CFO Joe Berchtold explained that this aggressive expansion is key to the company’s growth strategy. “We’re continuing to see a lot of opportunities that have very attractive returns globally”, he said, noting the focus would be “heavily focused internationally at the arena level, globally focused on these large theatres, both types of venues that can not just deliver attractive returns, but also move some reasonable volume of fans, expand our shows, grow the market”.

Rapino added that the company has become the default partner for venue development globally: “We tend to be the first, second phone call if you’re a developer thinking about building or have land and want to use that land or have a venue you want to sell. So we see that pipeline growing and our appetite still remains very large to expand in that platform”.

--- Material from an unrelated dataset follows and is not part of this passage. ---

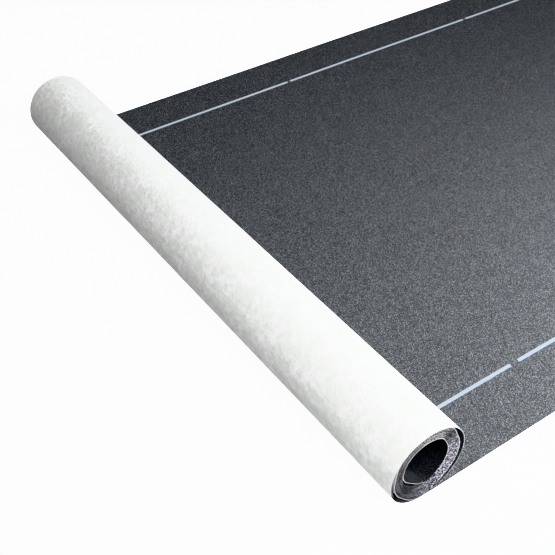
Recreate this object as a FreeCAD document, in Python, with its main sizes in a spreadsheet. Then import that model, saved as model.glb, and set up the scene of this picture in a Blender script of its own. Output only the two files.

The company expects to add 20 large venues through 2026, including stadiums in Bogotá and Toronto, seven amphitheaters, and nine large theatres, projecting these additions will bring six to seven million new fans into their venue network.

On the ongoing US Department Of Justice antitrust investigation, there is no update - but no news could be good news. “In the last administration there was really no interest in any discussion on settlement”, said Berchtold. “So we’re hoping that this DOJ returns to a more traditional approach and is open because they don’t own it in the same way. But we haven’t had any discussion yet”.

Looking ahead, Live Nation projects continued growth in 2025, with its stadium show pipeline up 60% and the company having already secured sponsorship commitments covering 75% of its expected 2025 revenue. 

While streaming platforms may be eyeing concert ticket inventory as their route to premium subscribers, Rapino’s comments suggest they’ll face significant hurdles in securing meaningful access to what he repeatedly emphasized is “a very valuable asset” - one that appears to be performing stronger than ever as the company pushes ahead with its global venue expansion strategy.